Re-thinking learning for the 21st Century

TIL…It’s Okay to Quit.

As some of you may know, I am an endurance runner. Running is a big part of my life, not because I want to be some sort of speedster but because it taught me a lot about managing my anxiety, taking on challenges, accepting change and being open and accepting to uncertainty. I think running has shaped my practice in many ways. There’s something about the training challenge that drives my want to explore inquiry, try new lessons and embrace creativity. Something about running has developed an innate interest to pursue new things, ask questions and most importantly, “try hard things”. 

“it’s by trying hard things that we learn how tough we really are.”
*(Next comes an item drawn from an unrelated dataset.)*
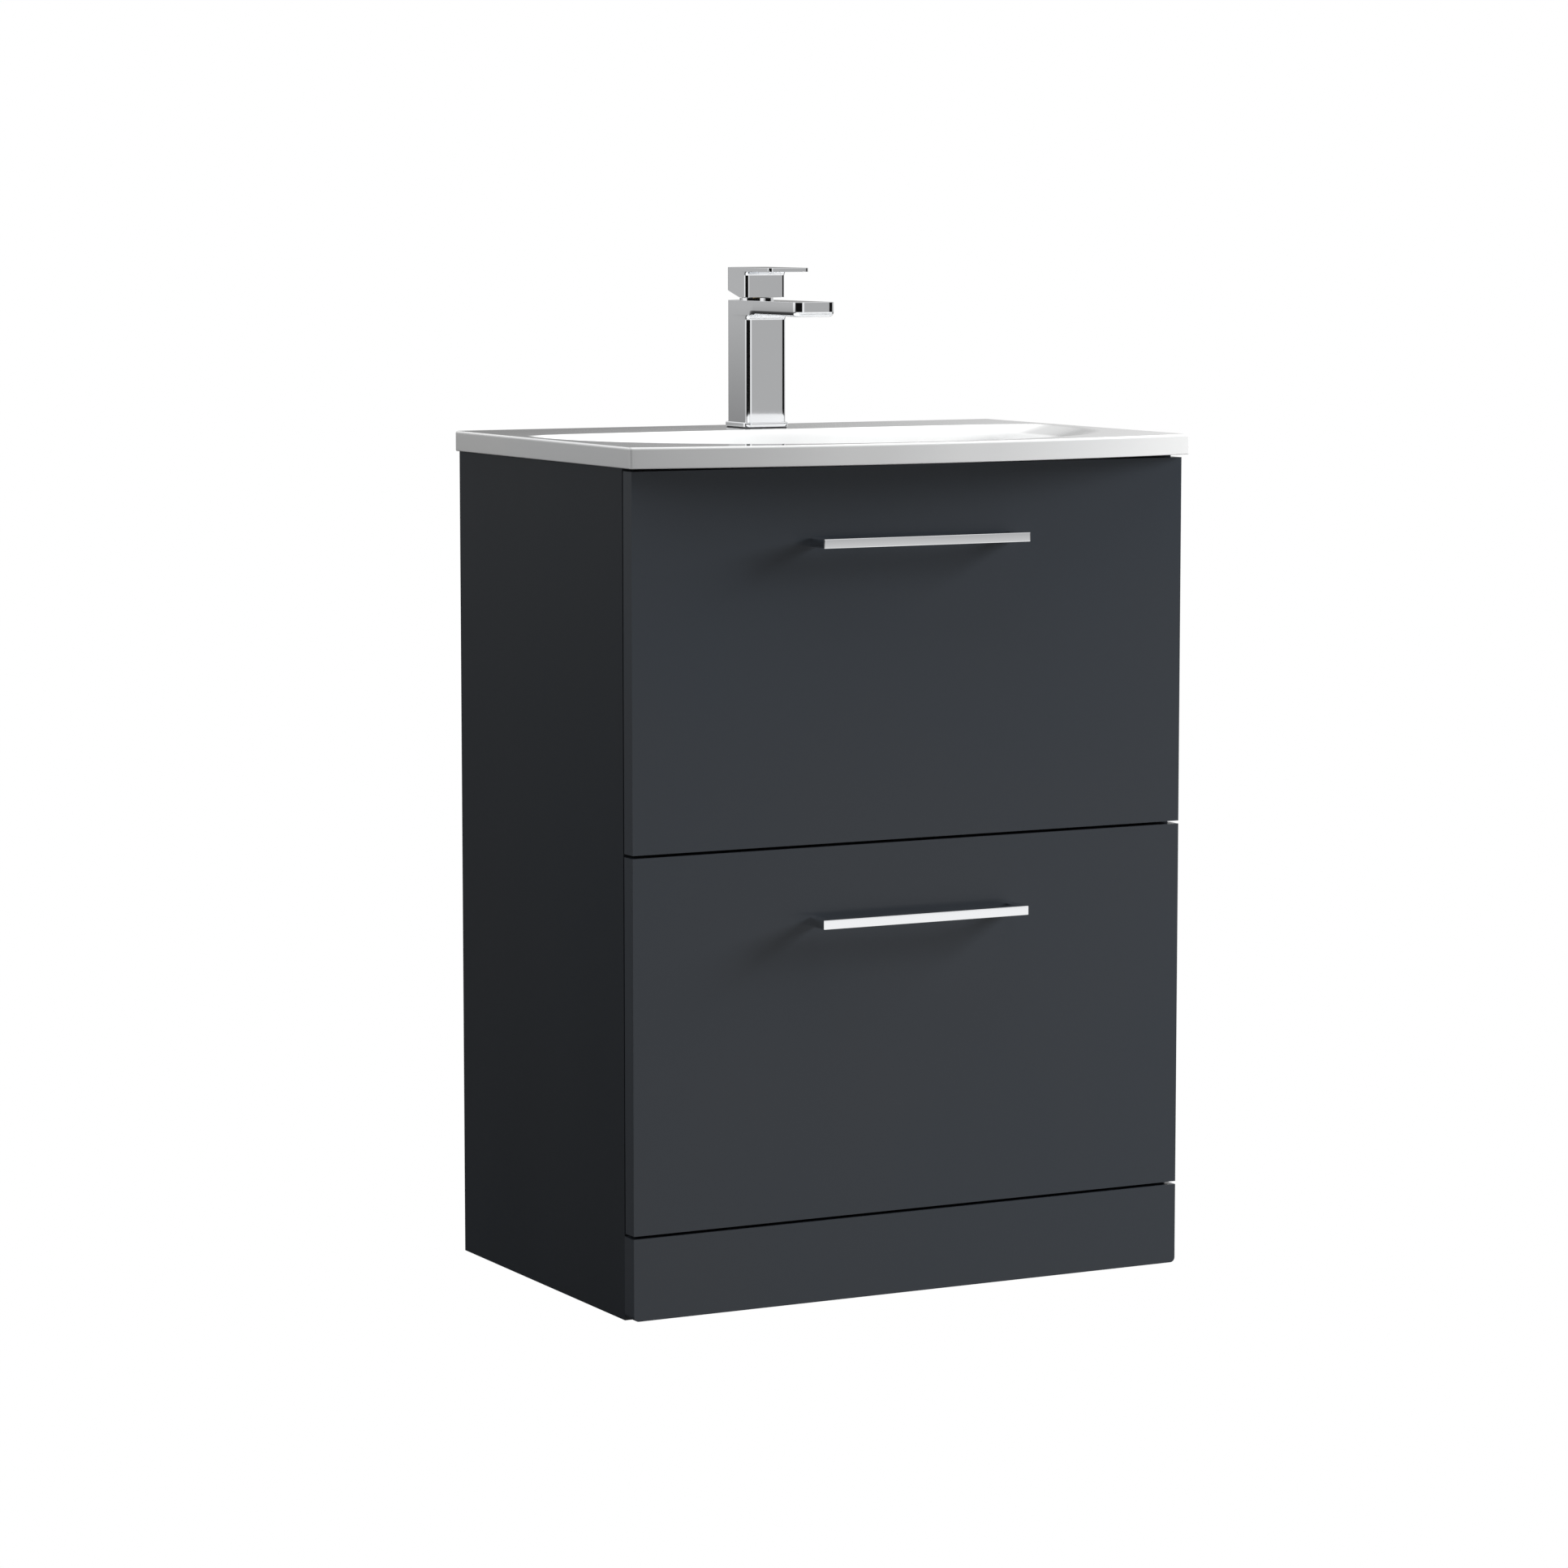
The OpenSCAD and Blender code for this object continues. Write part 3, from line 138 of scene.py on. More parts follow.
class Shader:
    """A material with a Principled shader and short calls for its nodes."""

    def __init__(self, name, colour, roughness, metallic=0.0):
        self.material = bpy.data.materials.new(name)
        self.material.use_nodes = True
        self.tree = self.material.node_tree
        self.tree.nodes.clear()
        out = self.tree.nodes.new("ShaderNodeOutputMaterial")
        self.bsdf = self.tree.nodes.new("ShaderNodeBsdfPrincipled")
        self.tree.links.new(self.bsdf.outputs[0], out.inputs[0])
        self.set(Base_Color=colour, Roughness=roughness, Metallic=metallic)
        self.bump_out = None
        self.where = self.tree.nodes.new("ShaderNodeTexCoord").outputs["Object"]

    def set(self, **values):
        """Sets or links the shader's own sockets."""
        for name, value in values.items():
            plug(self.tree, value, self.bsdf.inputs[name.replace("_", " ")])

    def node(self, kind, **inputs):
        made = self.tree.nodes.new(kind)
        for name, value in inputs.items():
            plug(self.tree, value, made.inputs[name])
        return made

    def scaled(self, scale):
        """Object coordinates, stretched by scale along X, Y and Z."""
        mapping = self.node("ShaderNodeMapping", Vector=self.where)
        mapping.inputs["Scale"].default_value = scale
        return mapping.outputs[0]

    def noise(self, scale, detail=2.0, rough=0.5, where=None):
        return self.node("ShaderNodeTexNoise", Vector=where or self.where, Scale=scale,
                         Detail=detail, Roughness=rough).outputs["Fac"]

    def span(self, value, low, high, out_low, out_high):
        return ranged(self.tree, value, low, high, out_low, out_high)

    def vary(self, noise, low, high):
        """A number that goes from low to high over a noise's usual range."""
        return self.span(noise, 0.3, 0.7, low, high)

    def blend(self, factor, one, two):
        return mix_colour(self.tree, factor, one, two)

    def bump(self, height, depth):
        """Adds a bump of that depth, in millimetres, after any earlier one."""
        made = self.node("ShaderNodeBump", Height=height, Strength=1.0, Distance=depth * MM)
        if self.bump_out is not None:
            self.tree.links.new(self.bump_out, made.inputs["Normal"])
        self.bump_out = made.outputs[0]
        self.set(Normal=self.bump_out)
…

A little throwback to the first year I ran my own team at the Ontario Science Centre

For many years, I worked at the Ontario Science Centre. It’s there that I met an inspiring mentor/manager/friend who shaped my mentality for teaching. She approached every challenge with the quote above. She looked at every difficult moment as a situation to learn and to grow. She told me that if running was something I wanted to pursue, to not be afraid of it and to welcome every challenging moment with open arms. I didn’t believe I could run. At that point in my life, it took me about 43 painful minutes to run 5km. I honestly didn’t think I could run more, faster or ever run for 1 hour without walking. I remember lying on my basement floor thinking , “is the body even allowed to feel this much pain?!”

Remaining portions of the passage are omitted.